Friday, July 13, 2012

Catch Up

This year has seen some major changes for my life. It started out normal enough. I was training for some half marathons coming up and preparing for my first full marathon. The half marathons really were not that much of a challenge anymore except for speed and the full marathon still seemed out of reach.

April 15... the Big D in Dallas, TX. This was my first full and I was nervous. Felt like I had the training in to finish, but was not sure. Went up with 5 other guys. Two wire ironmen already and for 3 of us it was our first full marathon. The temp was great, but rain was expected and rain it did.

The first half was ok and about what I expected, but at about mile 15 the pain started to set in. Nothing specific just a general ache below the waste. Keep going... you have done this mileage before. Mile 19 and that was it.. had to walk a little. Man it was hot and my legs were hurting. Was really starting to question my sanity at this point. Run walk it was all the way to the finish. The last mile or so seemed the longest. It was a really nice feeling going across the finish. One of my buds even shot a vid clip for me.

The finish was great, was hurting like hell and all I could think of was you "idiot" you are doing this again in 2 weeks. If I could have cancelled in those first couple of hours I believe I would have. Luckily I did not.

Fast forward 2 weeks and we are on Oklahoma City for our second race. There were 3 of us doing this back to back. The two ironmen and me. I would like to think that in itself says something for me, but I doubt that. Ironman is a distant goal for me, but I have not taken it seriously yet.

Now I am on my on, well kind of anyway. This group of friends is done for a while. One is taking off for a couple of months and one is training for an utra. (El Scorcho). I hook up with another buddy to do a sprint tri in Valley View on May the 19. Just a little sprint so no trouble right. Wrong. It helps if you don't get trashed the night before at a casino.

Got up at 5:00 that morning to make transition. Nothing was ready. Hurting, hung over bad. Considered not going to race. Made it to transition and after having to run back to truck 2 times to get stuff I had forgotten, finally got everything ready. Turned out to have a good race. FY.I.- don't recommend starting your race day this way.

Now for the big change. I will not go into a lot of detail, but I had made the decision that my 14 year marriage was no longer sustainable. You can think me a shit for doing so, but I promise its nothing I have not already though of myself. I came home from the race and moved out of my house.

It has been about two years since I started running and triathlon. I usually went to bed at 9:00 PM and ate pretty decent. My schedule was set and consistent. Welcome to single life again after 15 years and at 45 years old. Can't set still. Eat everything. Drinking beer, shooting Patron. Partying every weekend that I didn't have my daughter. Felt like I was trying to re live my youth. Can you say mid life crisis? 

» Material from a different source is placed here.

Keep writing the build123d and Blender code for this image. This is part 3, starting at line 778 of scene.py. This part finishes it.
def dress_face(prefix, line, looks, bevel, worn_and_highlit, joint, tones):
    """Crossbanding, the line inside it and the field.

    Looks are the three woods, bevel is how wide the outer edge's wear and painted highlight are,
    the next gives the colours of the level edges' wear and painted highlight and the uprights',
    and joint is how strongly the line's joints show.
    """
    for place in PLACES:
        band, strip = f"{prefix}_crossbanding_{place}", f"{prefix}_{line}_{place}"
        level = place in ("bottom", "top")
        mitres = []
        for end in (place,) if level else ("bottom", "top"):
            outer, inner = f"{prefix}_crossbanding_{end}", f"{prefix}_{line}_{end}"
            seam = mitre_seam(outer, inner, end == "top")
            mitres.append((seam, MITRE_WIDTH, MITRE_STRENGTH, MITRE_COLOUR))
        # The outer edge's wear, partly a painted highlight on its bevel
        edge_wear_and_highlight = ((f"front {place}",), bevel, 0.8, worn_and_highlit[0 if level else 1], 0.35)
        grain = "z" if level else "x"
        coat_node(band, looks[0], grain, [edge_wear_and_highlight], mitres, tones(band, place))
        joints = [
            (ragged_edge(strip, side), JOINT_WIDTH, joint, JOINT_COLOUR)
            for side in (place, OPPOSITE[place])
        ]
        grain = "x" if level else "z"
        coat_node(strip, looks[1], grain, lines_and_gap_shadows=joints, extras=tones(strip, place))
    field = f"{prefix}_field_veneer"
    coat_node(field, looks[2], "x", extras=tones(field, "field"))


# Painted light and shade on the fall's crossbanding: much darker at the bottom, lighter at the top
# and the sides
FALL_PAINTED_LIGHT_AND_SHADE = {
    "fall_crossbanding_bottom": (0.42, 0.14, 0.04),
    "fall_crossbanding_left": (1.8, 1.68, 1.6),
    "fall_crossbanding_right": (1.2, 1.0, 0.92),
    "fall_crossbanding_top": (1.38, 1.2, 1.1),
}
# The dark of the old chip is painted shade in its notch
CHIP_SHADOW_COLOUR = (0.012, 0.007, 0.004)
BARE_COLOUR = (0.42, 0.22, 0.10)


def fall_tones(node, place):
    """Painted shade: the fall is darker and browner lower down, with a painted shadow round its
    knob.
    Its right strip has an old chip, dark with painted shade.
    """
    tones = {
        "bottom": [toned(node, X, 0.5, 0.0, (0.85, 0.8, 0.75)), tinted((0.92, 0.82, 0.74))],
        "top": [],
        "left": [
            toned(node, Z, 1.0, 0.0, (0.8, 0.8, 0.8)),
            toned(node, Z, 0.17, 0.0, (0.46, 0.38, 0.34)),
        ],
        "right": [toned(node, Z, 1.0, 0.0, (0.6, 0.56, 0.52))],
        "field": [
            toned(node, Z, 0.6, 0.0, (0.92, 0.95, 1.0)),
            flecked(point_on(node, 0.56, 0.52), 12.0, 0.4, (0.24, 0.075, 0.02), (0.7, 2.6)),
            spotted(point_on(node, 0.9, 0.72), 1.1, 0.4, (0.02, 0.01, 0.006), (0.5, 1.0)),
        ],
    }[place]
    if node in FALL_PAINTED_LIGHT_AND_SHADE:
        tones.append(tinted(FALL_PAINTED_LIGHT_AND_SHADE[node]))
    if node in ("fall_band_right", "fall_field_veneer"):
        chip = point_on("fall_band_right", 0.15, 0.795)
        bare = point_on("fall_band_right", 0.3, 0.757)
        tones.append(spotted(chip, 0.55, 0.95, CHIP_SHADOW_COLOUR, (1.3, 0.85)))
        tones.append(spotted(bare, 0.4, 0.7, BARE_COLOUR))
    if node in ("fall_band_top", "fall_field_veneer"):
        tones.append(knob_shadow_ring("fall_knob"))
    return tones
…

I was not training. Very hard to get up at 5:00 AM and ride or run when you didn't go to sleep until 1:00 AM and you are hung over. My running partners just about quit calling me. I was even wondering if I wanted to participate in racing anymore. 


Now for the catch up. My "friend" was on my case about not running and riding. I had promised the guy I normally do the tri's with that I would make to Jefferson for the sprint on July 15 so with 12 days to go before the race I actually signed up. Trying to get my shit together, as I write this post it is 2 days (Friday 13th) before race. I have laid off the beer and Patron (for the most part anyway). I have done bricks of riding and swimming or riding and running almost everyday. The stamina is not quite there. I couldn't do the marathon distance right now, but I am confident I can handle this sprint. 


I guess life is about balance. My life has taken a dramatic change. I am gonna have to learn my limits. I see my daughter a lot and she stays with me at least every other weekend. The last few conversations with my soon to be X have been civil. Hope we can kind of be friends again one day. 


My summer will see a sprint in 2 days and then another in Tyler in a month or so. I also have registered for and Olympic distance in Rock Wall close to the end of season. Time to quit playing catch up and get back on track. 


Happy racing  

1 comment:

  1. I am glad to hear that you are trying to get it together again. You have a huge reason for doing so.